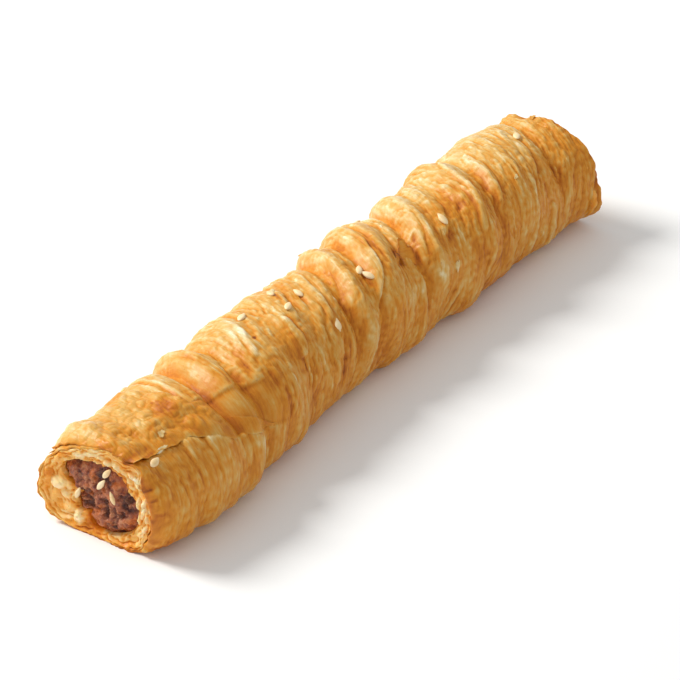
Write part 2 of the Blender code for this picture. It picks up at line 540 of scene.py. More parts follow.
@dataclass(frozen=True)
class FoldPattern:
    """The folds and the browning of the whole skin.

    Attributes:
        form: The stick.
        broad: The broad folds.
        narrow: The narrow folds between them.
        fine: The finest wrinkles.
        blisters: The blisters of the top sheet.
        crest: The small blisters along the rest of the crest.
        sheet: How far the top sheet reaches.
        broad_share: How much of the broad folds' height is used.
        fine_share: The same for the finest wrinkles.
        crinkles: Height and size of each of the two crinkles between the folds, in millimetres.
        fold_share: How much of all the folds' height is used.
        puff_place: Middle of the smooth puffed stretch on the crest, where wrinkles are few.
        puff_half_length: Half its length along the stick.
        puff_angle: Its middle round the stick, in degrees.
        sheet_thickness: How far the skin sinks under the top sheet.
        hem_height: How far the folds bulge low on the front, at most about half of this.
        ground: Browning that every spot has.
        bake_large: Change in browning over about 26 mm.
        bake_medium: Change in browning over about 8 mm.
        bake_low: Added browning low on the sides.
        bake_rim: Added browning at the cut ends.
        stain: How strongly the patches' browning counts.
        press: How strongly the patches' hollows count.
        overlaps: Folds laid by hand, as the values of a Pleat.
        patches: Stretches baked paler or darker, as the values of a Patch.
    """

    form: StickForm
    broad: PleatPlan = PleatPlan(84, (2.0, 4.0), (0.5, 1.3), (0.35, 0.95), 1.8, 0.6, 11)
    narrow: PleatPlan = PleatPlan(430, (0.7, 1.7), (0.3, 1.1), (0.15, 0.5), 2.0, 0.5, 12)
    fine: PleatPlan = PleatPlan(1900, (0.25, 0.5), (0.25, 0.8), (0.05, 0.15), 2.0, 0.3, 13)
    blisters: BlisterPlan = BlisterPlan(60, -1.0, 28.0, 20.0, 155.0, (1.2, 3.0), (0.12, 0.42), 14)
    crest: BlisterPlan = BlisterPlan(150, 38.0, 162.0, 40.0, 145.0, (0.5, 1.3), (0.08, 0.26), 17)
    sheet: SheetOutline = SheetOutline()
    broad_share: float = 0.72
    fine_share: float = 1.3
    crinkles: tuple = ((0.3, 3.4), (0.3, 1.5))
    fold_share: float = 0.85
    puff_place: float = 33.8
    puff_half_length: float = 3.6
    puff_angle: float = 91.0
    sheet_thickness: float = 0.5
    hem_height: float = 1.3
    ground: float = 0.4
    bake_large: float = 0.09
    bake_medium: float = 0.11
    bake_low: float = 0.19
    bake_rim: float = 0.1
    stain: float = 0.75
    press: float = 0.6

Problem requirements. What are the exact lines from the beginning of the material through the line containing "the whole skin."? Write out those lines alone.

Reply.
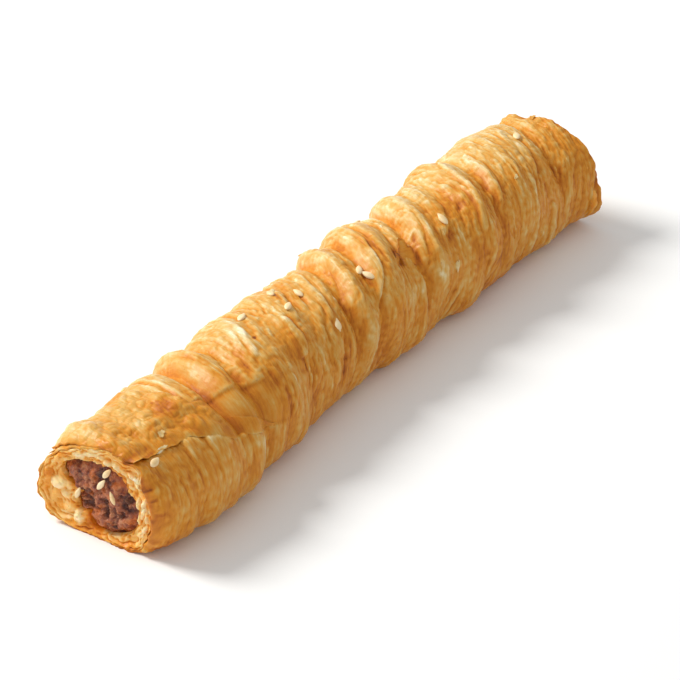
Write part 2 of the Blender code for this picture. It picks up at line 540 of scene.py. More parts follow.
@dataclass(frozen=True)
class FoldPattern:
    """The folds and the browning of the whole skin.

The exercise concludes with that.